=== Description of the task ===
Nothing should be output except the lines from the one containing "firebox_trough()" through the one containing "obj.matrix_parent_inverse = Matrix.Identity(4)", both ends included, each repeated exactly.

=== Available data ===
• • •
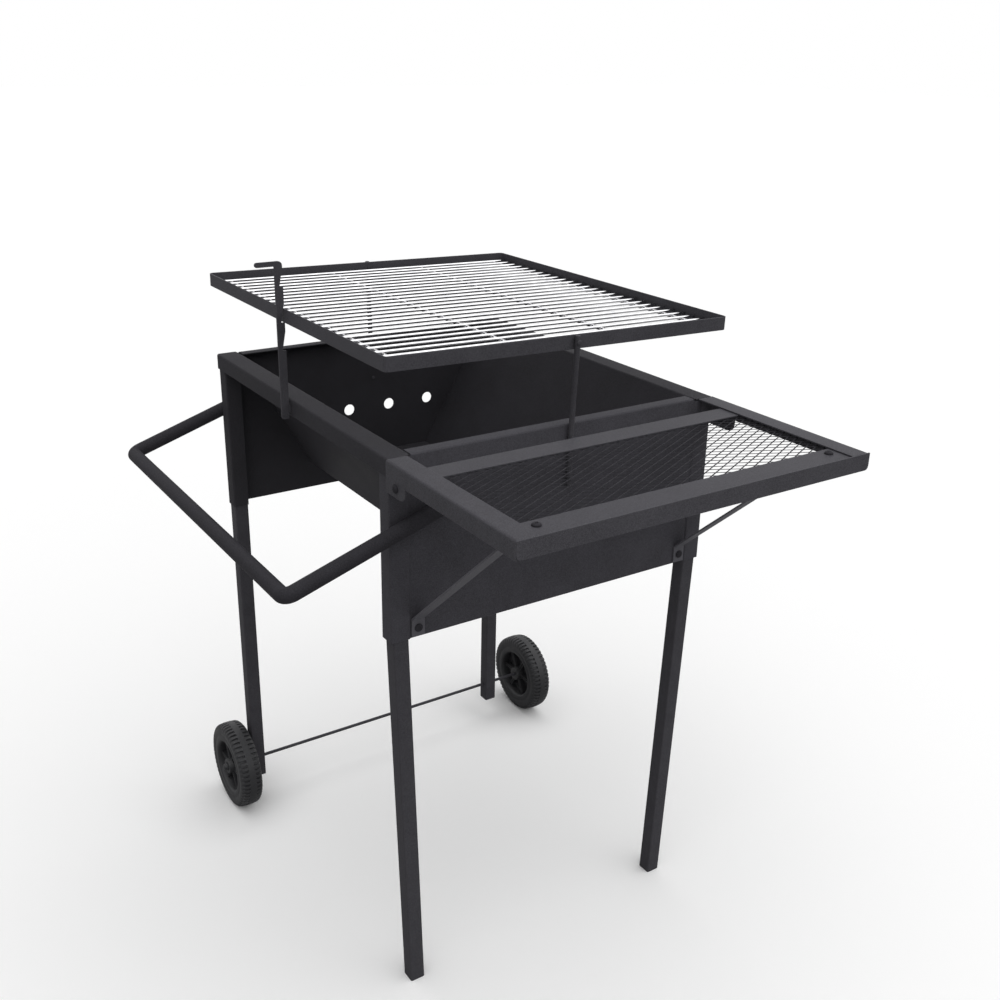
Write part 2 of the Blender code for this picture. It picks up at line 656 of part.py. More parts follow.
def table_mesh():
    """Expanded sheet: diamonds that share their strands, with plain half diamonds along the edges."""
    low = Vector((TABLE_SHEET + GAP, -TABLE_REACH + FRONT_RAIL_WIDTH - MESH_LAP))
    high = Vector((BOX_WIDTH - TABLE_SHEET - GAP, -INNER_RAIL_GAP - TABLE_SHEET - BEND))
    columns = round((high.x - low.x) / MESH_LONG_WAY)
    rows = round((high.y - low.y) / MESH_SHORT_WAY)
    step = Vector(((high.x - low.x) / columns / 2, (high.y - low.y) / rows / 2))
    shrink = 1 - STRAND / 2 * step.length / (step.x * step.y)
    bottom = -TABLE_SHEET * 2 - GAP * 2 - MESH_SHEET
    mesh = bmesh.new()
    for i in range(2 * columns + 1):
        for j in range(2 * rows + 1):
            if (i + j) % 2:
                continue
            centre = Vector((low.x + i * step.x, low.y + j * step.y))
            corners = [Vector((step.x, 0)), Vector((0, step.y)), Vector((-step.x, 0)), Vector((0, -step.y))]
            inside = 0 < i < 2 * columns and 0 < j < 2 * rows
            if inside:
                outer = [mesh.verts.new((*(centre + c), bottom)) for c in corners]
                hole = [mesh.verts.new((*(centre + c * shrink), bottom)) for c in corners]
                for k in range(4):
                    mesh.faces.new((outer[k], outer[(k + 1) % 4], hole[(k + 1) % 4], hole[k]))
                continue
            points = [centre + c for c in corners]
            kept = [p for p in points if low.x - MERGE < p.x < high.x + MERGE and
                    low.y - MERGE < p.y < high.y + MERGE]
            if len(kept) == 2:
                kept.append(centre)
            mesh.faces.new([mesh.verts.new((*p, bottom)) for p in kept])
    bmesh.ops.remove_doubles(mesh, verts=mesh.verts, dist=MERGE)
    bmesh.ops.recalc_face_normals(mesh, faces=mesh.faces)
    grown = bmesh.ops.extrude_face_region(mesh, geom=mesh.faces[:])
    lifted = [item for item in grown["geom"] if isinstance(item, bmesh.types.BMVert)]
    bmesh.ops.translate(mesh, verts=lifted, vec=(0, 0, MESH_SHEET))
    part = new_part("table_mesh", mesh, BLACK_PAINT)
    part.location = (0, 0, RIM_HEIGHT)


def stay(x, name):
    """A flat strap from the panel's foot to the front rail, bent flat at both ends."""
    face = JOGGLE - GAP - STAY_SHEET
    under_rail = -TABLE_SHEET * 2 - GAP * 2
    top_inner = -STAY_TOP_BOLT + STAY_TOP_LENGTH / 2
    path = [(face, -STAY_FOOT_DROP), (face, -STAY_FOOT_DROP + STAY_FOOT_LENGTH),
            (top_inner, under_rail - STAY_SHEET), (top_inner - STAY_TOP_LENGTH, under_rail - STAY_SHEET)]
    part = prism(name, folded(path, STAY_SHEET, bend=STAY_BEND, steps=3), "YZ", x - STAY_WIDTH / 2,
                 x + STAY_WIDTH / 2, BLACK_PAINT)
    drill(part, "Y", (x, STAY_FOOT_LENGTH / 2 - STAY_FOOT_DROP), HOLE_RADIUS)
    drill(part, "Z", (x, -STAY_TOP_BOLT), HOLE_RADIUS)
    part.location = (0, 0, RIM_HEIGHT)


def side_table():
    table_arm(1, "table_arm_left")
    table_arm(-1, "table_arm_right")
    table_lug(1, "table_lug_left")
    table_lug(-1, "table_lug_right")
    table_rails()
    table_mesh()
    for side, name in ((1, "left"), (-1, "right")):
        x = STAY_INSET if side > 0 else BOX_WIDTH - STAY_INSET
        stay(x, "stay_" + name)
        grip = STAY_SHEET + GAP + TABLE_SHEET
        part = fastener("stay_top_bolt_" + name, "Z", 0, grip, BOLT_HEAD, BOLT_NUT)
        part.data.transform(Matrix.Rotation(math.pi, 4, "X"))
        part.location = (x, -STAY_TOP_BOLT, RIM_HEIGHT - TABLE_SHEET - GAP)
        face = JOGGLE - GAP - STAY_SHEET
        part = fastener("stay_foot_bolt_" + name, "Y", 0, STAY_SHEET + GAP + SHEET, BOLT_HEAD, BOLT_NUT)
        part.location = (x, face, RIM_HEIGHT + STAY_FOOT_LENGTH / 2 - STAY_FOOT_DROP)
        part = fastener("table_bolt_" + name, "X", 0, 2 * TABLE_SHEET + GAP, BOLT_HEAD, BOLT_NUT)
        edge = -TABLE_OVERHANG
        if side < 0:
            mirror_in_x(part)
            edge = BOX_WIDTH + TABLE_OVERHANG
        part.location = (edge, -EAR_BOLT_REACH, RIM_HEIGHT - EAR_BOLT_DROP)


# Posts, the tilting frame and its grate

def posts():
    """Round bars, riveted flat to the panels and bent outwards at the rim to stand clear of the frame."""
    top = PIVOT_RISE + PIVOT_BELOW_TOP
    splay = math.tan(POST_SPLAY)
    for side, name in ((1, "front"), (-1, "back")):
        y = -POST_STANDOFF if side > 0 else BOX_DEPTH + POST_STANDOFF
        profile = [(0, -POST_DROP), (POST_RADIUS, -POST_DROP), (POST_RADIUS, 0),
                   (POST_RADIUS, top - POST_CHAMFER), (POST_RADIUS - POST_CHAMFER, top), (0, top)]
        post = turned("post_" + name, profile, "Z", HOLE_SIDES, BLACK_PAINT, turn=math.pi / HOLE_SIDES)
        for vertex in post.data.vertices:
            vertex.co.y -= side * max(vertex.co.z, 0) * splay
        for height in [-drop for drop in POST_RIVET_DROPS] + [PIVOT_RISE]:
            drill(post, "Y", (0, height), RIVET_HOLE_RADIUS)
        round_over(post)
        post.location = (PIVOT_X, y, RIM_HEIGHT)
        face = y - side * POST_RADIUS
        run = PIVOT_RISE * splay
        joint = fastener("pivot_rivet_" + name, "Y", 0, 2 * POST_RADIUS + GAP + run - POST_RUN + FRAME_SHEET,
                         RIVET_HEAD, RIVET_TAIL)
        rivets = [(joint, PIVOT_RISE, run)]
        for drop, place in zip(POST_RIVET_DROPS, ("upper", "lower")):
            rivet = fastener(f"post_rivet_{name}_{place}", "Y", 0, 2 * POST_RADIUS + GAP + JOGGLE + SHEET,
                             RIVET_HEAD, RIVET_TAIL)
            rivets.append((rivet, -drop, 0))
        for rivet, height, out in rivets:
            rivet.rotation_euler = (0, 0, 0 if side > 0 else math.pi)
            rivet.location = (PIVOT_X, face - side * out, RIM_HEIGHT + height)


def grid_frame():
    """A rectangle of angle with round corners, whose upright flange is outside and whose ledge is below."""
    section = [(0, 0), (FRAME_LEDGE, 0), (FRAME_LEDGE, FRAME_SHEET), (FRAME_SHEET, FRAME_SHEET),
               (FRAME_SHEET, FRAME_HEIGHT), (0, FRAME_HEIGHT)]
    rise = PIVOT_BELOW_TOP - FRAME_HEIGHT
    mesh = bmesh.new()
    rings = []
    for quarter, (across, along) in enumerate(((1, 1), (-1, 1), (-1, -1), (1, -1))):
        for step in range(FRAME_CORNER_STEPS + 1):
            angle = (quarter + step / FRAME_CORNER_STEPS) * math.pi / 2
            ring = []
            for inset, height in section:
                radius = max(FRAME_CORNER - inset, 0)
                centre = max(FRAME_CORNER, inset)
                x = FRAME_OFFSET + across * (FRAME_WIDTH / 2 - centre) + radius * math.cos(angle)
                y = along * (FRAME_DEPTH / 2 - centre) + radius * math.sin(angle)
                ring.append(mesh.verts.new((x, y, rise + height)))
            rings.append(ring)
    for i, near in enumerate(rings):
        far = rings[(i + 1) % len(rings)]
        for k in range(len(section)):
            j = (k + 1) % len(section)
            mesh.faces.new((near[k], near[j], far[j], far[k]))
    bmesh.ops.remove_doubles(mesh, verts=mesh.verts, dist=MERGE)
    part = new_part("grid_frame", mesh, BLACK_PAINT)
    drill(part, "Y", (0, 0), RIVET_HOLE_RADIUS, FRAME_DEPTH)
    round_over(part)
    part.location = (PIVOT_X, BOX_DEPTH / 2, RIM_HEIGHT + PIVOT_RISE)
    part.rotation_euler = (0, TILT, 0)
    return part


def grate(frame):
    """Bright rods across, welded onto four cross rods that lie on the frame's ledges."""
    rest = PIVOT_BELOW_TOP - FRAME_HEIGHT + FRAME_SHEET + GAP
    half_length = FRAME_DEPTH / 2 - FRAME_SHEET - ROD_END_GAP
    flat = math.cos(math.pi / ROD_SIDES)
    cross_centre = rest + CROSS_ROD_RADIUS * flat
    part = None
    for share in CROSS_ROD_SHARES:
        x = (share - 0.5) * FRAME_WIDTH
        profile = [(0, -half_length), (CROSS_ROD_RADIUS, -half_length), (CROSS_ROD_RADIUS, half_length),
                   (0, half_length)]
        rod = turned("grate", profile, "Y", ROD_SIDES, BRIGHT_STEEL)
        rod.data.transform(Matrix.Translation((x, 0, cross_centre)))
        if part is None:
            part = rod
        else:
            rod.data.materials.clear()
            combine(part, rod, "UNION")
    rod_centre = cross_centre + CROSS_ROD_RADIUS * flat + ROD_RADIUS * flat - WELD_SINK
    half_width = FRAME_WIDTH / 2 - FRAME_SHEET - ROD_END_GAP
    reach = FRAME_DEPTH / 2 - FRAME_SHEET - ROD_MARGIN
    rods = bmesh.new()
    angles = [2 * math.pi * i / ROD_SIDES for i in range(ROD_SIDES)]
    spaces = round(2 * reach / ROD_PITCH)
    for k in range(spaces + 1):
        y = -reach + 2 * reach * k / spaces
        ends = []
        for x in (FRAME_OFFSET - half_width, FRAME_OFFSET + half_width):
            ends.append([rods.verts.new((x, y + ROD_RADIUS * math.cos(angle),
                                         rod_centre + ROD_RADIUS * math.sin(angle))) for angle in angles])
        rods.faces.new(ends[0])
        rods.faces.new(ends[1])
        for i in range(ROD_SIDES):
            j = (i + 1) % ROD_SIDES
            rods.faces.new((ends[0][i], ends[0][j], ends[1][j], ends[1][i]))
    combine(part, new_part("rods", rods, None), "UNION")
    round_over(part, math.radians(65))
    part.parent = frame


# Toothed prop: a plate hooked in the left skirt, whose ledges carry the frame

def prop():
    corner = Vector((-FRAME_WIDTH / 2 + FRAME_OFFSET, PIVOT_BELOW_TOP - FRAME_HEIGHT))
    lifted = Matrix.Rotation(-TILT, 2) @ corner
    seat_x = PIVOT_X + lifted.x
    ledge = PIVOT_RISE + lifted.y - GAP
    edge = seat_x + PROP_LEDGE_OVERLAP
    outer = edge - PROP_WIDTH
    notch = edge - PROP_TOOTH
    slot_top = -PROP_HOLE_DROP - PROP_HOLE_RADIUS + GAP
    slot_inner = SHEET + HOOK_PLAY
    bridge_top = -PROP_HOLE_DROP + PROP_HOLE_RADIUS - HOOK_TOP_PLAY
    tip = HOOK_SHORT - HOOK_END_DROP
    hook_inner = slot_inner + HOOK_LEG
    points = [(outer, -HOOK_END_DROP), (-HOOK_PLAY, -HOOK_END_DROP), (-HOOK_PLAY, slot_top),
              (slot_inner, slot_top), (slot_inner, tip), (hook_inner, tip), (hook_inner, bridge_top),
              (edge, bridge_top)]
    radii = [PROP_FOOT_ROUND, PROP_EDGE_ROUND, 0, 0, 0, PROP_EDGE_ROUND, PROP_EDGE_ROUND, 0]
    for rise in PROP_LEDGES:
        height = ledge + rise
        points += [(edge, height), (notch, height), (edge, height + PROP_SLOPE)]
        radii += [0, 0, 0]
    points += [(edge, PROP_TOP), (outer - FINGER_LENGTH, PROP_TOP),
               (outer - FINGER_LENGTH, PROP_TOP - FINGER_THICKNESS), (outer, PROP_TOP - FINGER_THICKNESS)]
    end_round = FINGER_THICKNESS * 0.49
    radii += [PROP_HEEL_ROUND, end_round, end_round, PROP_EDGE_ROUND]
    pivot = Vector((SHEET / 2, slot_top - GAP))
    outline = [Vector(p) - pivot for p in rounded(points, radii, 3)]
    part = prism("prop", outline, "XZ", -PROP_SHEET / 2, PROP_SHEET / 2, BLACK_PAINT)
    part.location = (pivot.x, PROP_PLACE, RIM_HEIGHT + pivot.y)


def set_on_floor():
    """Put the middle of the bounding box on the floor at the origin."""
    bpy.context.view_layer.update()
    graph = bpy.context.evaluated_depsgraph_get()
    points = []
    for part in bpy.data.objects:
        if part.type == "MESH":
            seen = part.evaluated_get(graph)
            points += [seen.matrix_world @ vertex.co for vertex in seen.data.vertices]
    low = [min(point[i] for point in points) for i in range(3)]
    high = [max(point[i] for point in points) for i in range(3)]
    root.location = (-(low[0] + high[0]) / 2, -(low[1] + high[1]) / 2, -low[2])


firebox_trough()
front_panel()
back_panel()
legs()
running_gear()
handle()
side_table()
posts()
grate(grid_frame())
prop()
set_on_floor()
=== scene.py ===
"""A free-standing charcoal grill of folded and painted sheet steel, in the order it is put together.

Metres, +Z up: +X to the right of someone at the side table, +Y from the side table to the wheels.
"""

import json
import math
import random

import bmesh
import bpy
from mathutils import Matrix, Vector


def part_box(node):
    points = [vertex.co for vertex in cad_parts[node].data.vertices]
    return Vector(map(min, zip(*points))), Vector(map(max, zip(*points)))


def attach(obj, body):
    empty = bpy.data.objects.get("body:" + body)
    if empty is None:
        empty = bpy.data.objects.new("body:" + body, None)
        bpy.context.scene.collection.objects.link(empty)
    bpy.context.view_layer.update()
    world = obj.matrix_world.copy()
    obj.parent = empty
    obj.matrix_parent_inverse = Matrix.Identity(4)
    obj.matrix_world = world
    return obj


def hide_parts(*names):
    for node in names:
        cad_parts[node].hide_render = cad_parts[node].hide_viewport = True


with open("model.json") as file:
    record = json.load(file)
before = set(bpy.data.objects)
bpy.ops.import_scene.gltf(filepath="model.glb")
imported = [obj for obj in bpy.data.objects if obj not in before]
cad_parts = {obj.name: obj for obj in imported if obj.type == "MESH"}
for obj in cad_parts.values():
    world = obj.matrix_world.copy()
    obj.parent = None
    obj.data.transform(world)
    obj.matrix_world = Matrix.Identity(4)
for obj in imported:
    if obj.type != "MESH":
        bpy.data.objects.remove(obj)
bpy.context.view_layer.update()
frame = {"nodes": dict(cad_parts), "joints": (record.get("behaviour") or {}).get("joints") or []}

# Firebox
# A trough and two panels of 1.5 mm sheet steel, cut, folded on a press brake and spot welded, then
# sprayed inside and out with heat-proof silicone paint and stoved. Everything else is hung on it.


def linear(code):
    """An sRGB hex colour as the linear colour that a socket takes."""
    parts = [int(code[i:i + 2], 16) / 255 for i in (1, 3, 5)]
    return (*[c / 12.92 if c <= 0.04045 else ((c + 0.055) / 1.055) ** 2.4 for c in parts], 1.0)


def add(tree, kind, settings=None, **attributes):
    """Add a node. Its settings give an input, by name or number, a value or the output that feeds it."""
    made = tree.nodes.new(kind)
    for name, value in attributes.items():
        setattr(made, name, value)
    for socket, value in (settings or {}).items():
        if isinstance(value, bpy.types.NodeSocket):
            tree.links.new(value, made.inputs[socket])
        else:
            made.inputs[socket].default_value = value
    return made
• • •
=== Task answer ===
firebox_trough()
front_panel()
back_panel()
legs()
running_gear()
handle()
side_table()
posts()
grate(grid_frame())
prop()
set_on_floor()
=== scene.py ===
"""A free-standing charcoal grill of folded and painted sheet steel, in the order it is put together.

Metres, +Z up: +X to the right of someone at the side table, +Y from the side table to the wheels.
"""

import json
import math
import random

import bmesh
import bpy
from mathutils import Matrix, Vector


def part_box(node):
    points = [vertex.co for vertex in cad_parts[node].data.vertices]
    return Vector(map(min, zip(*points))), Vector(map(max, zip(*points)))


def attach(obj, body):
    empty = bpy.data.objects.get("body:" + body)
    if empty is None:
        empty = bpy.data.objects.new("body:" + body, None)
        bpy.context.scene.collection.objects.link(empty)
    bpy.context.view_layer.update()
    world = obj.matrix_world.copy()
    obj.parent = empty
    obj.matrix_parent_inverse = Matrix.Identity(4)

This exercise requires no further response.